Au Nigéria, la flambée de violence qui se traduit par des chiffres incroyables pose une question: celle de la complexité de l’évaluation du nombre de chrétiens tués ou enlevés pour leur foi.
Selon nos recherches, 4.726 chrétiens ont été enlevés et 5.014 ont été tués en un an au Nigéria. Ces chrétiens ont-ils été kidnappés ou assassinés à cause de leur foi, comme nous pouvons l’affirmer grâce à nos recherches menées sur le terrain? Ou bien est-ce à cause de problèmes ethniques ou de motifs crapuleux? Les causes de la persécution peuvent être multiples et complexes: combinaison de motivations religieuses, politiques, ethniques, économiques, etc. Mais les faits de persécution que nous retenons dans l’Index découlent de motivations principalement religieuses.
Des djihadistes et non des «bandits»
Certes, dans sa propagande, le gouvernement nigérian traite les djihadistes qui s’en prennent aux chrétiens de «bandits». C’est un moyen commode de camoufler le problème de la persécution religieuse derrière les actes supposés de criminels avides de richesses. Certains médias nigérians utilisent eux aussi de plus en plus le terme «bandits» pour désigner les actions terroristes. Ceci afin de masquer la véritable nature de ce qui se passe dans leur pays.
Or les rapports de l’ORFA (Observatory of Religious Freedom in Africa), organisme indépendant dont nous utilisons les chiffres dans le cadre de l’Index, montrent une réalité: ces «bandits» sont des acteurs liés au djihadisme. Les meurtres ou les enlèvements uniquement dus à des problèmes ethniques ne sont pas inclus dans ces rapports, qui distinguent les meurtres et enlèvements liés à la foi de ceux non liés à la foi.
Quant aux faits de persécution que nous relatons dans les articles de notre site web ou de notre magazine, ils sont liés à des motifs religieux.

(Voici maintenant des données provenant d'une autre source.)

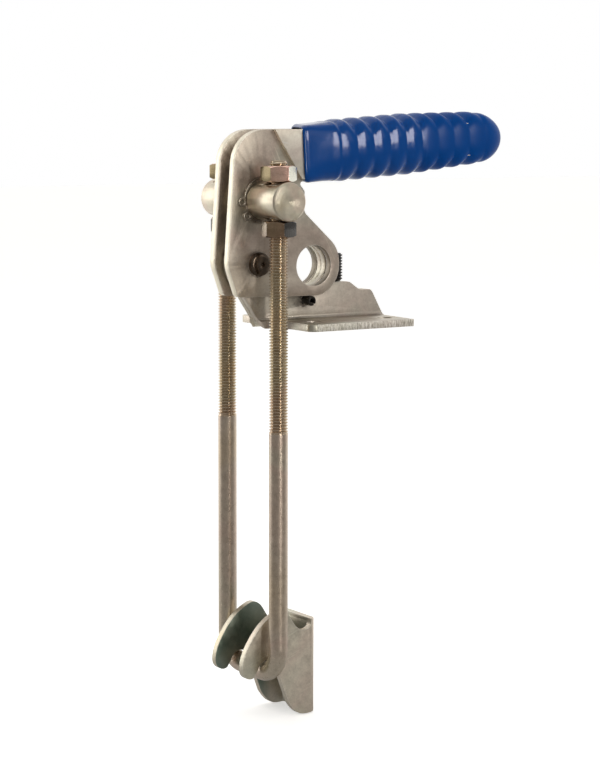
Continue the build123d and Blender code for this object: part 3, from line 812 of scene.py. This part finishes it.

Des exemples qui parlent d'eux-mêmes
Nous n’avons pas les détails de chaque enlèvement ou assassinat de chrétiens. Mais voici des exemples significatifs récemment évoqués sur notre site. Par manque de place, nous n'avons pu en retenir que quelques uns.
Le 12 mai 2022, Deborah Yakubu, une étudiante chrétienne de l'État de Sokoto, a été assassinée de sang-froid par ses camarades musulmans, suite à un commentaire sur WhatsApp, considéré comme une insulte à l'islam. Elle avait écrit «Jésus est le plus grand»...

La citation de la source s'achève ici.